After 15 minutes of hard rain, the four students decide to make a run for it back to school. They run back trying to stay under the cover of the canopies of the row of trees. The trees on this side of the park, headed back towards the basin, are younger and donšt provide much cover. They reach the basin. All the skateboarders have gone home. There is already an inch of water on the bottom of the basin, covering the blue strip of the pretend Mill Creek. Just on the other side of the basin, the students stop under one of the first older London Plain trees, which provides more cover. They are still always surprised to see that the dry steps they had walked down next to the school are now covered with flowing water from the street that the school faces.

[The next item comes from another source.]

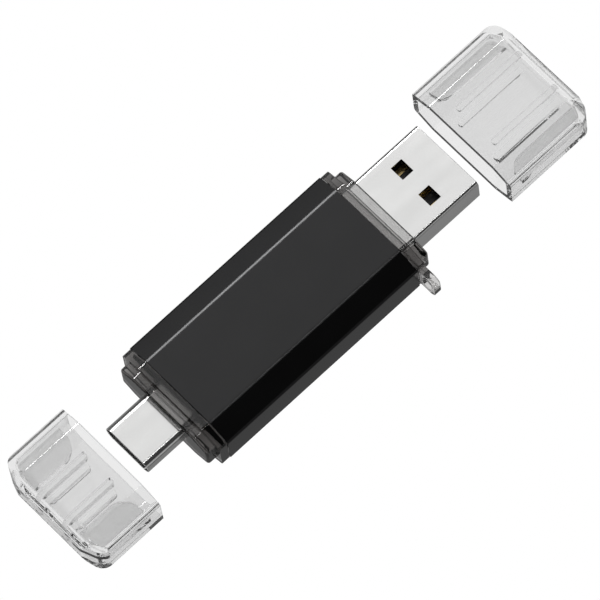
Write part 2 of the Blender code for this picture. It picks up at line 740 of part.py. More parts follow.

The gutters of 48th Street empty into the recessed culvert and make a series of small noisy waterfalls down the steps and into the basin. The basin will fill with storm water from the streets. It will retain water for several days; water slowly empties into the Mill Creek sewer through the small drain. The students know that the water quality may not always suitable for the turtles and other life pond that is why they let it go into the sewer and then to the treatment plant to be diluted in larger bodies of water such as the river and the ocean. The pond is safe from street runoff because it is elevated and separate from the storm water detention basin.
The students follow the London Plain trees all the way back up to 48th Street and make one last dash to the front door of Sulzberger Middle School.